- _Task_
Check every line below for the word "joints" and copy the ones that have it.

>> begin

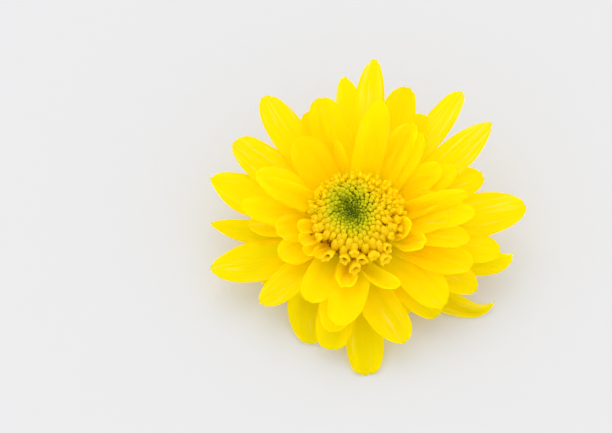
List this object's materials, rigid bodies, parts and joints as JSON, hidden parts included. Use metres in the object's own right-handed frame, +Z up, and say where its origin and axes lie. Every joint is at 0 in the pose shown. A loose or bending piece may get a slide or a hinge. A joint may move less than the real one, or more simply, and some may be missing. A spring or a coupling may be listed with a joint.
{
  "type": "chrysanthemum flower head",
  "caption": "Cut yellow spray chrysanthemum head with layered petals round an open, greenish floret disc, lying face up.",
  "frame": {"origin": "bottom centre of the bounding box, on the surface the head lies on", "axes": "+Z up; the head faces up and leans 10 degrees forward, towards -Y; +X is its right side seen from the front"},
  "size_m": [0.0618, 0.058, 0.0243],
  "materials": {
    "stalk": "fresh green stalk, finely ribbed, with a paler cut end",
    "bracts": "matt green bracts with pale papery edges",
    "petals": "satin lemon yellow petals with fine lengthwise veins",
    "florets": "waxy golden tube florets, some open",
    "buds": "waxy lime buds, dark green in the middle"
  },
  "bodies": {
    "root": {"peduncle": "stalk", "involucre": "bracts", "ray_florets": "petals", "disc_florets": "florets", "disc_buds": "buds"}
  },
  "joints": []
}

>> end

- _The response_
List this object's materials, rigid bodies, parts and joints as JSON, hidden parts included. Use metres in the object's own right-handed frame, +Z up, and say where its origin and axes lie. Every joint is at 0 in the pose shown. A loose or bending piece may get a slide or a hinge. A joint may move less than the real one, or more simply, and some may be missing. A spring or a coupling may be listed with a joint.
  "joints": []